Leases: on balance sheet - but at what cost?
In a major shake-up of lease accounting, the IASB and FASB have
issued their latest proposals for lease accounting that would bring
most leases on-balance sheet for lessees. A dual model would apply,
based on a new lease classification test, which would affect the
profile of lease income or expense recognised over the lease term.
The impacts of these proposals, e.g., balance sheet and income
statement volatility, would be felt across all sectors.
With the release on 16 May of the IASB’s and FASB’s joint
exposure draft (ED) Leases, discussions have restarted on
this controversial topic. The Boards’ approach maintains their key
objective of getting leases on balance sheet. Under the proposals,
all leases, other than those with a maximum term of twelve months,
would come on-balance sheet.
The current focus on whether a lease is an operating lease
(off-balance sheet) or a finance lease (on-balance sheet) would be
irrelevant. The proposals introduce a dual model whereby lessees
would recognise an expense either on a front-end loaded or straight
line basis. The model applied by a lessee is determined by whether
the underlying asset is property or not and the extent of the
consumption of that asset over the lease term. Lessees of a
non-property asset with a lease term that is not insignificant
compared to the life of that asset would recognise an expense on a
front-end loaded basis.
Lessors would use the same lease classification test, which would
result in many non-property lessors, and some property lessors,
recognising a lease receivable and a residual asset rather than the
Implementing the proposals could be a real challenge for many
entities and the impacts, including significant effort to identify
leases and extract lease data, changes in financial metrics, and
balance sheet and income statement volatility, are likely to be felt
across all sectors. In particular, entities that lease
high-value assets of any nature would see significant increases in
reported liabilities and entities with large volumes of lower-value
leases could face high implementation costs, e.g., to address lease
identification, classification, measurement and transition.

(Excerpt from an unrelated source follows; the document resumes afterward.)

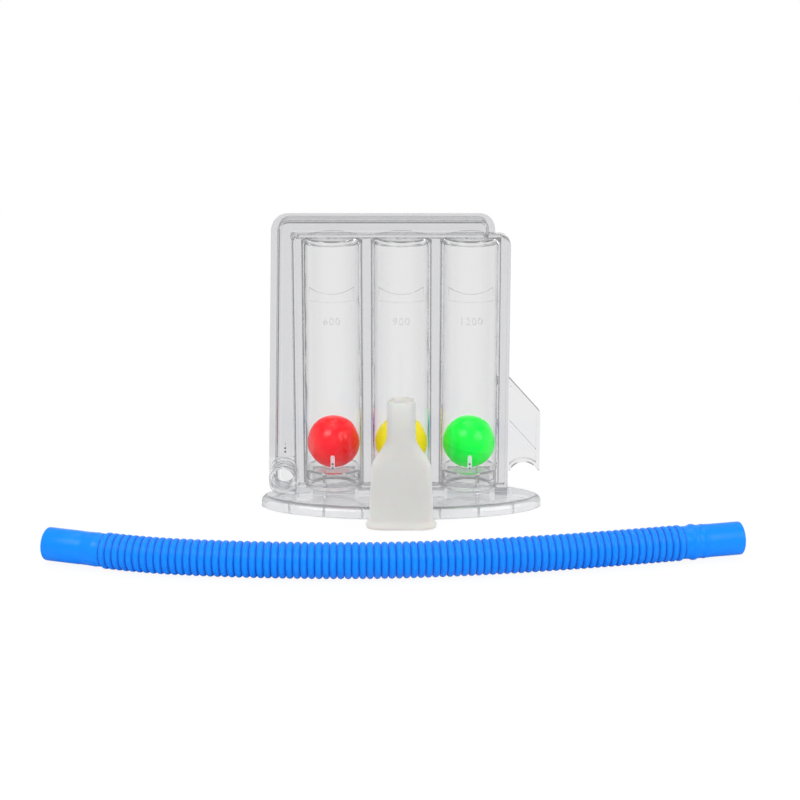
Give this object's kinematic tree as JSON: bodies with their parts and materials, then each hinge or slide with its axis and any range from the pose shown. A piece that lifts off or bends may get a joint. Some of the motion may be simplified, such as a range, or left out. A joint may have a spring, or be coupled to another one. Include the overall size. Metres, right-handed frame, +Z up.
{
  "type": "incentive spirometer",
  "caption": "Clear upright breathing exerciser with a coloured ball in each tube, a side air channel with inlet port, an oval base, and a loose flat mouthpiece and corrugated hose.",
  "frame": {"origin": "centre of the oval base's underside, on the surface that the device stands on", "axes": "+X to the right along the row of tubes towards the holder fin, +Y to the back, +Z up"},
  "size_m": [0.3109, 0.1354, 0.1415],
  "materials": {
    "clear_plastic": "clear polished",
    "red_plastic": "smooth",
    "yellow_plastic": "smooth",
    "green_plastic": "smooth",
    "milky_plastic": "translucent satin",
    "blue_plastic": "satin"
  },
  "bodies": {
    "device": {"base_tray": "clear_plastic", "front_housing": "clear_plastic", "rear_housing": "clear_plastic", "inlet_port": "clear_plastic", "floor_cup_red": "clear_plastic", "floor_cup_yellow": "clear_plastic", "floor_cup_green": "clear_plastic"},
    "red_ball": {"ball_red": "red_plastic"},
    "yellow_ball": {"ball_yellow": "yellow_plastic"},
    "green_ball": {"ball_green": "green_plastic"},
    "loose_mouthpiece": {"mouthpiece": "milky_plastic"},
    "loose_hose": {"hose": "blue_plastic", "hose_cuff_left": "blue_plastic", "hose_cuff_right": "blue_plastic"}
  },
  "joints": [
    {"name": "red_ball_rise", "type": "slide", "parent": "device", "child": "red_ball", "axis": [0, 0, 1], "range_m": [0, 0.0846]},
    {"name": "yellow_ball_rise", "type": "slide", "parent": "device", "child": "yellow_ball", "axis": [0, 0, 1], "range_m": [0, 0.0846]},
    {"name": "green_ball_rise", "type": "slide", "parent": "device", "child": "green_ball", "axis": [0, 0, 1], "range_m": [0, 0.0846]},
    {"name": "mouthpiece_lift", "type": "slide", "parent": "device", "child": "loose_mouthpiece", "axis": [0, 0, 1], "range_m": [0, 0.08]},
    {"name": "hose_lift", "type": "slide", "parent": "device", "child": "loose_hose", "axis": [0, 0, 1], "range_m": [0, 0.06]}
  ]
}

Whilst the concept of recognition by lessees of a right-to-use
asset and a lease liability has been a constant throughout the
project, some of the other key proposals are likely to attract much
- re-introduction of a dual model for lease classification (for
income statement purposes) along with a different and untried
classification test for property and non-property leases;
- front-end loading of combined interest and depreciation
expense on most non-property leases;
- change to the definition of a lease such that a lease exists
only when the contract is over the use of an identified asset that
the lessee controls for a period of time. This forms a new
distinction between leases (on-balance sheet) and service
contracts (off-balance sheet). The ED contains further
guidance on what constitutes an identified asset and how the right
to control the use of an asset is demonstrated;
- expectation that the asset and liability will be re-measured
during the lease period (increasing the need to continually
monitor leases); and
- the requirement to reassess all existing and potential lease
contracts on transition.
Although many of the key proposals have been debated for some
time, there is still an expectation that the proposals will generate
a significant level of response to the IASB. The comment
deadline is 13 September 2013 and we encourage you to consider
responding to the IASB on these potentially significant proposals
for lease accounting.
The ED, along with the IASB’s Snapshot document that seeks to
explain the proposals, is available here.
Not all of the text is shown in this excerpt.